Company excels in niche market

ANOTHER KEY TO Taylor Forge's success is doing one thing exceptionally well. The company is a premier manufacturer of "slug catchers" — pressure vessels or extruded manifolds that collect heavy hydrocarbon liquids from pipelines during natural gas and crude oil extraction.

About two dozen degreed company engineers design the slug catchers. Specifications vary from client to client and by type of facility. Liquid natural gas (LNG) facilities typically require massive slug catchers while extraction sites for shale oil and gas use smaller units arranged in combinations.

Boilermakers are involved at every stage of the production work: rolling thick sheets of steel into cylinders, welding the seams using TIG and submerged arc techniques, testing the welds, extruding transitional joints, beveling edges, sandblasting and painting the completed vessels, and assembling multi-axle trailers for transportation.

"The nicest thing about slug catchers is there are a lot of parts; they keep a lot of people busy and the whole shop moving," Kilkenny notes.

The labor-intensive work requires extensive training, much of which is done at Taylor Forge's inhouse training center, which doubles as a research and development facility.

"We pride ourselves in developing our production people," says Kilkenny. "Someone just starting out as a janitor here will eventually have the opportunity to learn the most skilled positions we have."

"We do a lot of tough stuff."

BOILERMAKERS AT TAYLOR Forge operate a 1,500-ton above-ground press, massive underground extrusion presses, machining equipment, ovens, x-ray systems, and overhead cranes. They also run CNC (computer numerically controlled) machines for automatic forging of smaller parts. They make their own molds, too — acres of them.

All products are produced to exacting specifications and close tolerances, especially nuclear submarine parts for the U.S. Navy and propellant pressure vessels for NASA. Some work requires laying down a nickel-alloy coating to resist degradation in corrosive environments.
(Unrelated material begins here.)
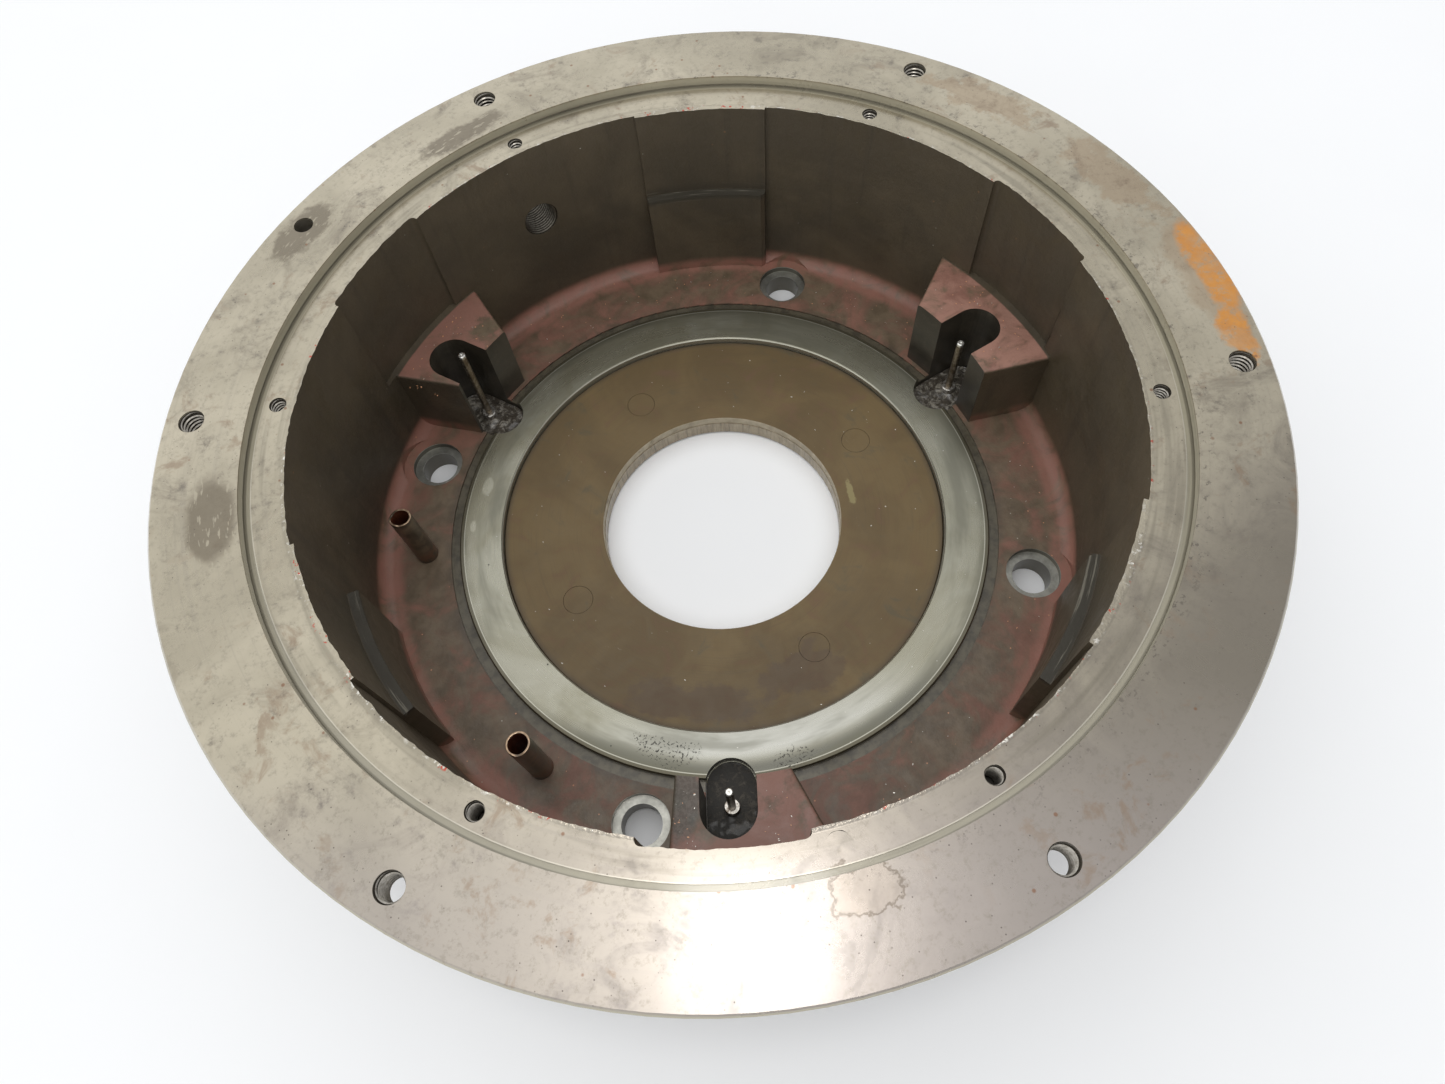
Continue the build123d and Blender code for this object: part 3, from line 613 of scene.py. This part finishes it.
def oiled_bronze():
    """The thrust plate: bronze under brown varnished oil, redder in places, lightly scored."""
    s = Shader("oiled_bronze")
    clouds = s.noise(48 * MM, 5, 0.6, 0.7)
    patches = s.noise(15 * MM, 6, 0.65, 0.8, shift=0.6)
    fine = s.turned(0.4 * MM, detail=1.0)
    s.base = s.mix(s.ramp(clouds, 0.36, 0.66), (0.126, 0.082, 0.031), (0.168, 0.112, 0.043))
    s.lay((0.165, 0.09, 0.055), s.ramp(patches, 0.52, 0.72), 0.55)
    s.lay((0.085, 0.075, 0.042), s.ramp(patches, 0.42, 0.3), 0.5)
    s.lay((0.075, 0.058, 0.034), s.ramp(fine, 0.5, 0.8), 0.25)
    smudge = s.blots((86, -128, 9, 26, 0.7, 16), (80, -96, 10, 18, 0.8, 16))
    s.lay((0.08, 0.05, 0.035), smudge, 0.45)
    # painted shade on the plate's rim, in the corner under the ring's inner wall
    rim = s.out(RING_INNER_R - 3.4 * MM, RING_INNER_R - 0.1 * MM)
    s.lay((0.055, 0.04, 0.024), rim, 0.65)
    scuffs = s.ramp(s.turned(0.9 * MM, 0.06, 3, 0.6), 0.7, 0.74)
    scuffs = s.both(scuffs, s.ramp(s.noise(22 * MM, 3, shift=0.1), 0.52, 0.66))
    s.lay((0.3, 0.24, 0.17), scuffs, 0.5)
    yellow = s.blots((59.5, -21, 1.7, 6, 0.5, 4))
    s.lay((0.32, 0.27, 0.12), yellow, 0.7)
    crumbs = s.specks(6.5 * MM, 0.17, 0.07)
    s.lay((0.62, 0.58, 0.5), crumbs)
    # the bore's wall is scraped to a lighter, patchy grey tan
    wall = s.both(s.out(BORE_R + 0.5 * MM, BORE_R + 0.3 * MM), s.ramp(patches, 0.3, 0.46))
    s.lay(s.mix(s.noise(4 * MM, 3), (0.2, 0.16, 0.1), (0.6, 0.52, 0.38)), wall)
    s.metal(0.1)
    s.roughness(s.blend(s.ramp(patches, 0.4, 0.7), 0.46, 0.62))
    s.relief(0.012 * MM, fine)
    s.relief(0.02 * MM, s.noise(3 * MM, 2))
    return s.done()


def bright_steel(name, tint, stain, roughness):
    """Bare turned steel, mottled with a stain."""
    s = Shader(name)
    mottle = s.noise(1.2 * MM, 4, 0.65)
    s.base = s.mix(s.ramp(mottle, 0.4, 0.68), tint, stain)
    s.metal(0.85)
    s.roughness(s.plus(roughness, s.times(mottle, 0.15)))
    s.relief(0.012 * MM, mottle)
    return s.done()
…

The company also makes steam drums for the electric power industry and pig launchers and catchers for the oil and gas industry. (Pigging is the process of cleaning pipelines or measuring pipe wall thickness using a machine that travels through the pipe and is retrieved or "caught" when the process is completed.)
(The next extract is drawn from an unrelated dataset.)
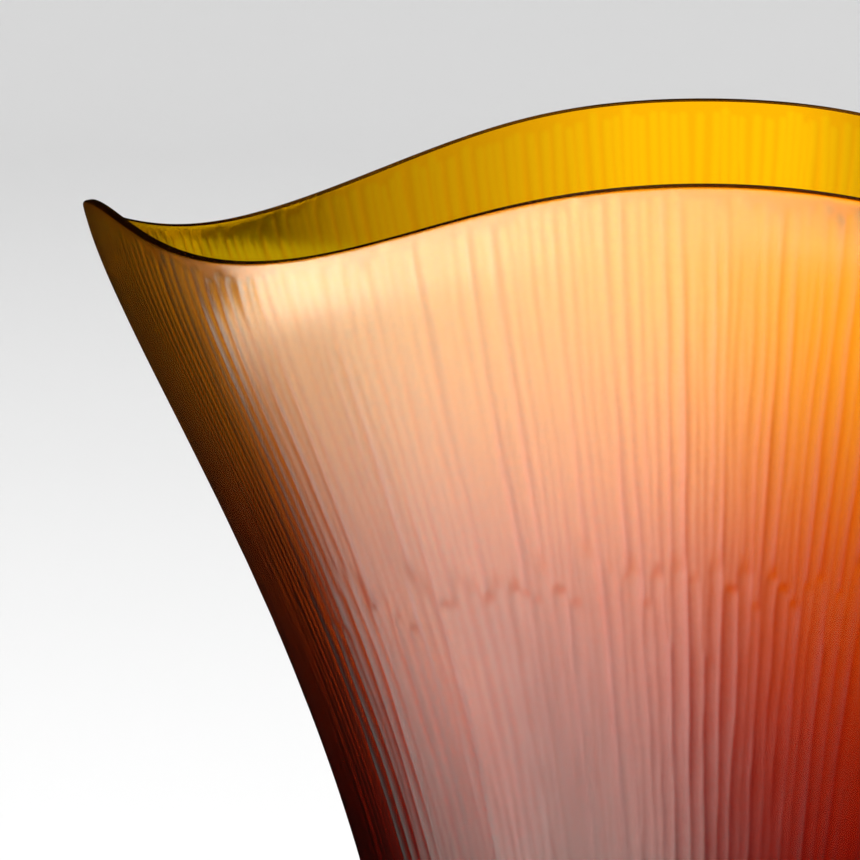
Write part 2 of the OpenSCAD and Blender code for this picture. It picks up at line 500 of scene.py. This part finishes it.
# ---------------------------------------------------------------- the pieces
FUSE_GAP = 0.03 * MM  # keeps fused faces from lying in one another
COARSE_AROUND = 480  # corners in each ring of the other faces, which go evenly into FINE_AROUND
FOOT_AROUND, SEAL_AROUND = 240, 160
LIP_SHOULDER = 0.8 * MM  # rounding of the lip's outer edge
LIP_INSIDE = 1.0 * MM  # rounding of the lip's inner edge
T_PER_METRE = 1 / np.linalg.norm(3 * (MERIDIAN[3] - MERIDIAN[2]))  # places passed per metre at the lip
FIRST_SLOPE = 3 * (MERIDIAN[1] - MERIDIAN[0])[1]  # metres of height per place at the foot
# Heights in millimetres of the casing's rings: first, last and step, finer where flutes end.
CASING_START = [12, 13, 14, 16]
CASING_LEVELS = [(19, 126, 3.0), (126, 150, 1.2), (150, 220, 2.6), (220, 250, 1.0), (250, 324, 2.6),
                 (324, 336.4, 0.7)]
LIP_FLUTES = 0.6  # what is left of a flute's depth at the end of the lip's rounding
SATIN_LIP_RINGS = 3  # rings of the lip's rounding that are still satin and not ground dark
FOOT_TOP_EDGE, RING_BEVEL, SEAL_EDGE = 0.4 * MM, 0.5 * MM, 0.3 * MM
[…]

"We don't do anything that's easy," says Kilkenny. "We are one of only a few firms in the world that can extrude three- and four-inch-thick steel.

"We do a lot of tough stuff."

International Rep David Lawrence, who services L-84 and recently helped negotiate the unit's most recent contract, says Boilermakers working for Taylor Forge are among the most skilled workers he has seen.

"They are at the top of their trade. It is gratifying to see an employer who understands that workers are vital to the success of the company and is willing to invest in their training and welfare."